Namun, Jastip sebetulnya belum diatur oleh pemerintah secara spesifik. Tetapi secara administratif pengusaha jastip sama saja dengan importir konvensional.
Baca Juga: Jastip kian marak, Bea Cukai lakukan strategi ini untuk cegah penyelewengan
Direktur Jendral Bea dan Cukai Heru Pambudi mengatakan, ketika pebisnis Jastip yang melakukan bisnis via media sosial maupun e-commerce melebihi ketentuan yang berlaku harus memenuhi persyaratan yang telah ditentukan.
Pelaku Jastip diminta untuk membuat Pemberitahuan Impor Barang Khusus (PIBK) dan membayar kewajiban berupa bea masuk dan pajak dalam rangka impor.
Jika pelaku jasa titipan ternyata tidak memiliki nomor pokok wajib pajak (NPWP), maka petugas akan meminta untuk membuat NPWP agar datanya dapat ditindaklanjuti oleh Direktorat Jenderal Pajak (DJP).

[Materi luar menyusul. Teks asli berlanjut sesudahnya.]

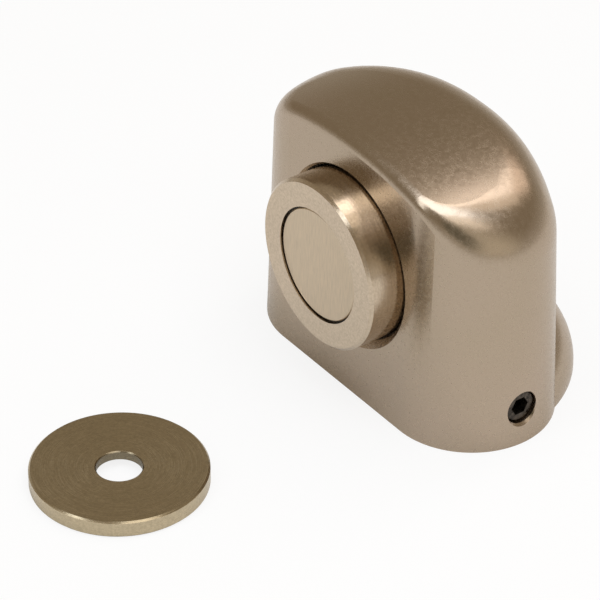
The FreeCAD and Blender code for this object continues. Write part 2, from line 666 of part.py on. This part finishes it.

Kemudian membayar biaya administratif yang meliputi tarif bea masuk sebesar 10%, Pajak Penambahan Nilai 10%, PPh 22 impor 2,5-22,5%, dan PPnBM hingga 50% dari nilai barang.
Asal tahu saja, pemerintah mengatur nilai pembebasan sebesar US$ 500 per penumpang yang diatur dalam Peraturan Menteri Keuangan Nomor 203/PMK.04/2017 tentang Ketentuan Ekspor dan Impor Barang yang Dibawa oleh Penumpang dan Awak Sarana Pengangkut.
Baca Juga: Penggunaan medsos dibatasi, penjualan toko online turun
Selain itu, metode lain yang juga sering dilakukan para pelaku jasa titipan adalah dengan menggunakan kurir dan melalui barang kiriman.
“Dalam hal ditemukan pelanggaran oleh petugas Bea Cukai, maka batas nilai pembebasan tidak berlaku,” kata Heru dalam Konferensi Pers Ber Cukai Tertibkan Jastip di kantor DJBC, Jakarta, Jumat (27/9).